The book's final section, "Una 'chiave' per lo stile comico dei poeti perugini" (251-322), zeroes in on the perennially controversial affiliation of the Perugian poets, especially Cecco Nuccoli, with poesia giocosa as normally understood. Berisso here offers a fresh and in many ways plausible reading of Nuccoli's most perplexing sonnet, "Andando per via nova e per via maggio," as well as close and equally plausible readings of several tenzoni involving Nuccoli, Moscoli, and other less well-known figures, all in pursuit of his claim that the traditional categorization of this poetry needs to be rethought in the light of a more accurate understanding both of medieval literary culture (and the manuscripts in which it is conveyed to us) and of the ways in which language and experience intersect in the construction of poetry. A brief but useful study of "la tecnica dei sonetti nei poeti perugini" (323-35) and an exhaustive bibliography (337-48) -- reflecting, no doubt, and very helpfully, the book's origins in a doctoral dissertation -- conclude the volume.

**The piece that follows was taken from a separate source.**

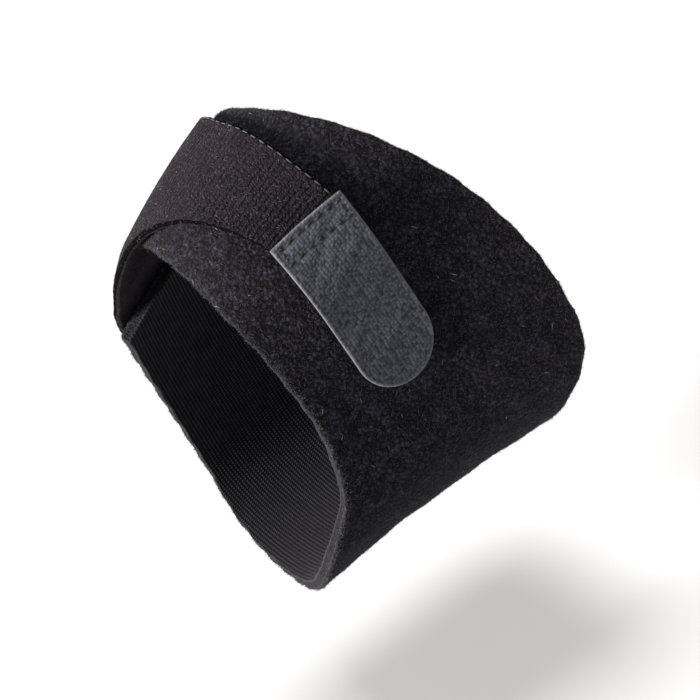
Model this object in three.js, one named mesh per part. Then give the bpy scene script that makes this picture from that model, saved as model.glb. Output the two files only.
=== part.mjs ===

For anyone interested in this particular manuscript or in the Perugian poets, Berisso's work will be self-recommending; it makes obsolete much of what has gone before and opens up a multitude of exciting new prospects for research and criticism. But, if anything, it can be still more heartily recommended to those who have not yet made the acquaintance of mid fourteenth-century Perugia and the wonderfully rewarding, yet often overlooked, poetry produced there by writers like Moscoli, Ceccoli, and, above all, Nuccoli. Berisso's sharp philological eye and sensitive critical understanding provide an excellent introduction to an entire literary culture.